━━━━━ Dataset

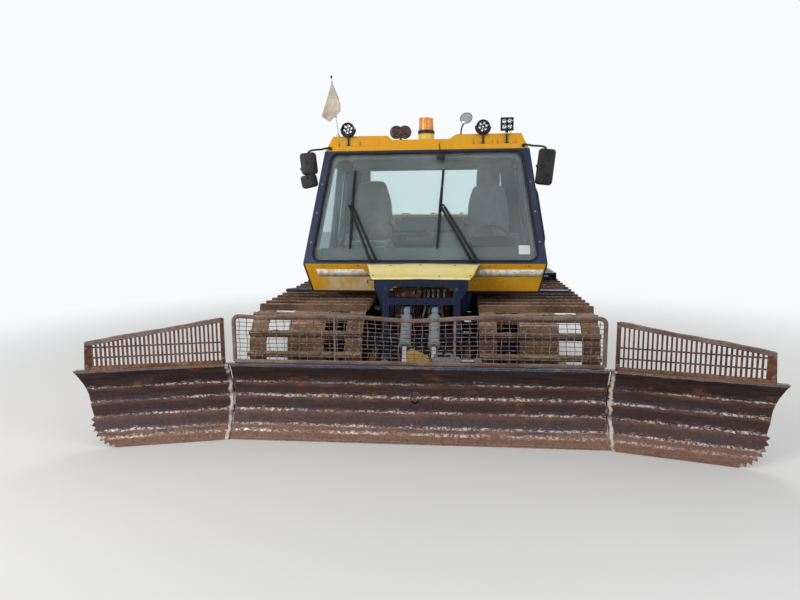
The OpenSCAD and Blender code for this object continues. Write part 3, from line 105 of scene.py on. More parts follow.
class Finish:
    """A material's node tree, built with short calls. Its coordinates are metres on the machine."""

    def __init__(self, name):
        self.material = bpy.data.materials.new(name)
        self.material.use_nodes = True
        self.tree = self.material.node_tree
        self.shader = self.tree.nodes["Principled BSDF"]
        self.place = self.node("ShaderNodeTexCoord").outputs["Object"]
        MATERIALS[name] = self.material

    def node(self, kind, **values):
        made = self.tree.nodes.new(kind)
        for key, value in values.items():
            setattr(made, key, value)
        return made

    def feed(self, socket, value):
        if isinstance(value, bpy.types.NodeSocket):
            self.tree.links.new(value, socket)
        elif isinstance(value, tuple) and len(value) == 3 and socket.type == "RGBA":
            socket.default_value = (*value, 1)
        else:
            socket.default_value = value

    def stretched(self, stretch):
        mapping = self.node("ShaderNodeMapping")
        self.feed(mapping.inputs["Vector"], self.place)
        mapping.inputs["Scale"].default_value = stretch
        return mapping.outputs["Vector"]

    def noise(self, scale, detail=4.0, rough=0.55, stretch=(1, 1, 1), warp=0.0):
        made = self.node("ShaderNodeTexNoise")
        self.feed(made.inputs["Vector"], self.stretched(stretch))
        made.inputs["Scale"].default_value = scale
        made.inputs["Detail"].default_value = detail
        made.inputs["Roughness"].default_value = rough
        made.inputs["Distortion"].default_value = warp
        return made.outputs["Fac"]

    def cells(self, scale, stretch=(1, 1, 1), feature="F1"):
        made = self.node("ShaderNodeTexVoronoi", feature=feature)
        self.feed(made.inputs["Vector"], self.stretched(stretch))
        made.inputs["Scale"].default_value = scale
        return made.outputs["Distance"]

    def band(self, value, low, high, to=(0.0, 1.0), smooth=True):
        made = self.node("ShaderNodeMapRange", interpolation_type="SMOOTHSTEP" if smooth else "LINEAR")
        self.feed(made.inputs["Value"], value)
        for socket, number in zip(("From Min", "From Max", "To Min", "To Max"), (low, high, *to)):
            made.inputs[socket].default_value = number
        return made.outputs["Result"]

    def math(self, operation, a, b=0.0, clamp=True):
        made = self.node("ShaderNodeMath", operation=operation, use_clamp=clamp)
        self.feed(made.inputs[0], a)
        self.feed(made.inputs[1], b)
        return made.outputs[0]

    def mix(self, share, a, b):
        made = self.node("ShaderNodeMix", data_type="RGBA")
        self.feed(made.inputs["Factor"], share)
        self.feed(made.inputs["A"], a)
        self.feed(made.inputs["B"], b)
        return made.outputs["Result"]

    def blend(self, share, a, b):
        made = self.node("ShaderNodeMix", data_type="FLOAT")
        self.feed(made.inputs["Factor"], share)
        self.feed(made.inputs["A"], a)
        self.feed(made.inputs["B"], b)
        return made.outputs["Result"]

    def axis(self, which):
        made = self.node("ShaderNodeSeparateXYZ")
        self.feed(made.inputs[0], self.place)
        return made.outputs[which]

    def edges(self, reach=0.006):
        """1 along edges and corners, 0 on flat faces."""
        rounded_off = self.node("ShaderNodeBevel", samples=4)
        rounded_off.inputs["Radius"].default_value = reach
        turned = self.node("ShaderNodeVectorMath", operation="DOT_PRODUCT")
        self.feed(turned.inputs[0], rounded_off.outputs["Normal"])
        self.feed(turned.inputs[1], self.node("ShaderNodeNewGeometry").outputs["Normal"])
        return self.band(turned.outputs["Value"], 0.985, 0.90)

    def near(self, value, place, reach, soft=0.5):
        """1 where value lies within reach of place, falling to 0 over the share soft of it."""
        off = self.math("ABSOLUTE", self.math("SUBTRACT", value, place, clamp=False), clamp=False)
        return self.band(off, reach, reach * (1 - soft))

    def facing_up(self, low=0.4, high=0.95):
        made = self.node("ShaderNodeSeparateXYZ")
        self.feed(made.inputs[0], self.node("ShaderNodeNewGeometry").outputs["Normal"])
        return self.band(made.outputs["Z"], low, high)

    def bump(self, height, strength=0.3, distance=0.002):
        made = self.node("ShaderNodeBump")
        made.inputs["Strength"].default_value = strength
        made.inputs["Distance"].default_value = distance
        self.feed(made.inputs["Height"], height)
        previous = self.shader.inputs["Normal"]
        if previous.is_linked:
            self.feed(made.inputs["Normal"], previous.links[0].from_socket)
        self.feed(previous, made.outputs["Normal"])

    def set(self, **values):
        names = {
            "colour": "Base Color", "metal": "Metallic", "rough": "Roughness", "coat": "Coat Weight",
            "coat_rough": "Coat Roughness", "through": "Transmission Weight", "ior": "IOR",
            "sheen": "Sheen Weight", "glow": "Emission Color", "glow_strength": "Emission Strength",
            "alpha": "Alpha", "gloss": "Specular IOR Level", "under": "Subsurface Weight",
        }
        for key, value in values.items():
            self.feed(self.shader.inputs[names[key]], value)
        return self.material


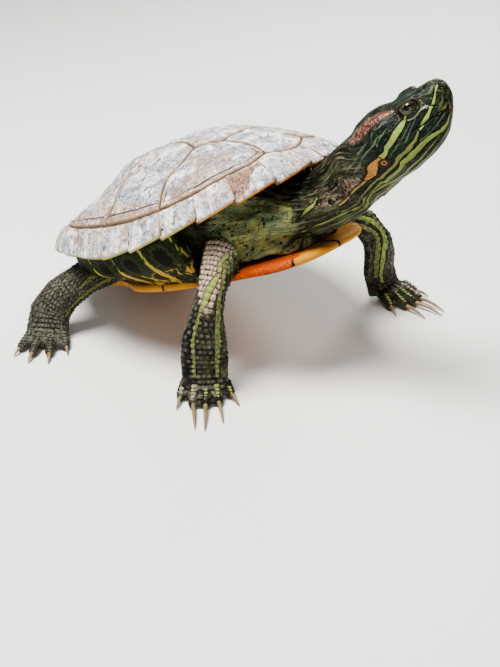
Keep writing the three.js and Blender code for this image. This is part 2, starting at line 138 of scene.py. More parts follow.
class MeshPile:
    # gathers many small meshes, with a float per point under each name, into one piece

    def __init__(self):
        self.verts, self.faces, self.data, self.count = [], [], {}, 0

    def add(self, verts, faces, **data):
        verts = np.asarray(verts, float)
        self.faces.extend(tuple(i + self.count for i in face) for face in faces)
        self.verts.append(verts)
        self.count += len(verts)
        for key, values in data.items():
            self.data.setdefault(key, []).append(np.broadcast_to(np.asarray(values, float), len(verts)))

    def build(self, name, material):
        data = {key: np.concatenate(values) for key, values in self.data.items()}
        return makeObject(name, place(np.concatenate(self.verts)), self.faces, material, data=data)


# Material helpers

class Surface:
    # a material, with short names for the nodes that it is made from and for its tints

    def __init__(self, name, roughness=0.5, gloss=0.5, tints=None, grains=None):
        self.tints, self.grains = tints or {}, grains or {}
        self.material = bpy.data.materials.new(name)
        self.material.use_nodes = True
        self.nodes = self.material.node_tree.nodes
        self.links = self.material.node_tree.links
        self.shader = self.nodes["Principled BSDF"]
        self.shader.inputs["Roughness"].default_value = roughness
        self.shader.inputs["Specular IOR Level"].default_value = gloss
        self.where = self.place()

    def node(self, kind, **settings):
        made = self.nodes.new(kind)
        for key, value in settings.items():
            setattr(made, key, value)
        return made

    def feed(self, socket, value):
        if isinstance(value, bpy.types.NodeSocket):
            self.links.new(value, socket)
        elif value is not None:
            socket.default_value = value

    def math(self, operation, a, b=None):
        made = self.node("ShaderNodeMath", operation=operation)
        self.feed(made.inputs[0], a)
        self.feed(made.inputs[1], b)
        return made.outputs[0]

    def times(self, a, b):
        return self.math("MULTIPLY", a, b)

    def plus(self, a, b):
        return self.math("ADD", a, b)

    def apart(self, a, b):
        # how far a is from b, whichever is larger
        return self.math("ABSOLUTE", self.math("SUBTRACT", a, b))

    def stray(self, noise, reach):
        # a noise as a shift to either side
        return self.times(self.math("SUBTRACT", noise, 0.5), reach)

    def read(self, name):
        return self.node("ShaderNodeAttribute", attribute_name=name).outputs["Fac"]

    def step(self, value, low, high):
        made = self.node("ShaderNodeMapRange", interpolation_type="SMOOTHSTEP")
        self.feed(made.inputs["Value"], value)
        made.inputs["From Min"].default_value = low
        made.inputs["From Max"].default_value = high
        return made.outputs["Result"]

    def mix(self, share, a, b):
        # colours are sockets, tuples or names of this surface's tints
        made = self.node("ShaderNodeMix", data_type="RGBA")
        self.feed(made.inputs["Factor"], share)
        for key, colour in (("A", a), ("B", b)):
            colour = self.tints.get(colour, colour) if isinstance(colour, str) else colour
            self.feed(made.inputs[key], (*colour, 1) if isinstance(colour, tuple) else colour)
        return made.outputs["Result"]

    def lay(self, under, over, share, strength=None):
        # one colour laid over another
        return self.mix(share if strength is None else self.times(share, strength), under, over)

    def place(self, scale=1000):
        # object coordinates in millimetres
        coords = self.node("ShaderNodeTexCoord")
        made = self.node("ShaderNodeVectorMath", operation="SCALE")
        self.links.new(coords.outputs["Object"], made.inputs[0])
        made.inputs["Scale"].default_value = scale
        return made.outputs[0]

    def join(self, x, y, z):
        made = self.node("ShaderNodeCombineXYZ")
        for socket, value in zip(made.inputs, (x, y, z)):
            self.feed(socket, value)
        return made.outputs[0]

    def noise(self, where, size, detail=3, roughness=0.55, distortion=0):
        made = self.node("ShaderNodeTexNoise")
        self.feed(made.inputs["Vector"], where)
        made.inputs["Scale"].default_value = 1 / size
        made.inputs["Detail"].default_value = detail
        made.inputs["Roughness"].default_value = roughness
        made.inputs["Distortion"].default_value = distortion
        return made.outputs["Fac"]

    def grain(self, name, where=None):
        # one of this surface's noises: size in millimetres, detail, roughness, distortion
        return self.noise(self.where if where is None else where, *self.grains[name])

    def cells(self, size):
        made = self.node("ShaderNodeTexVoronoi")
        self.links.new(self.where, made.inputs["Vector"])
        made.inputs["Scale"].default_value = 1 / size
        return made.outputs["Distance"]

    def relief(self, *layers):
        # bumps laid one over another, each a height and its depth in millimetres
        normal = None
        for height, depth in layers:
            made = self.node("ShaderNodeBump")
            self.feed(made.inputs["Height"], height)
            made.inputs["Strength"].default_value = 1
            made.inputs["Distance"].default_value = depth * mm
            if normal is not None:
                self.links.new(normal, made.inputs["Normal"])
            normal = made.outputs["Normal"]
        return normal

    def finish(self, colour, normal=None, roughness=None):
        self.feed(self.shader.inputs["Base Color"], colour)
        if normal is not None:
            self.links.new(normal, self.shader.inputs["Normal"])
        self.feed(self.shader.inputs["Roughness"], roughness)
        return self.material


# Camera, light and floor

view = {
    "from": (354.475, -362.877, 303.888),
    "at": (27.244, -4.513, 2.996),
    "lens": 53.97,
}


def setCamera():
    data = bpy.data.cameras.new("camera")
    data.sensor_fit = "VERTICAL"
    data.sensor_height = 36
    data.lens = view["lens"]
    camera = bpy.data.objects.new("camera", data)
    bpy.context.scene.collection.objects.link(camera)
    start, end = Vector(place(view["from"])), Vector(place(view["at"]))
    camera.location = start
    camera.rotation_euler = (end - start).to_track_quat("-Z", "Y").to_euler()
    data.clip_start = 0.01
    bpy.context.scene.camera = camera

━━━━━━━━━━

Give again the run of lines that opens at the line with "Keep writing the" and closes at the line with "self.verts, self.faces, self.data, self.count", exactly, and only that run.

Keep writing the three.js and Blender code for this image. This is part 2, starting at line 138 of scene.py. More parts follow.
class MeshPile:
    # gathers many small meshes, with a float per point under each name, into one piece

    def __init__(self):
        self.verts, self.faces, self.data, self.count = [], [], {}, 0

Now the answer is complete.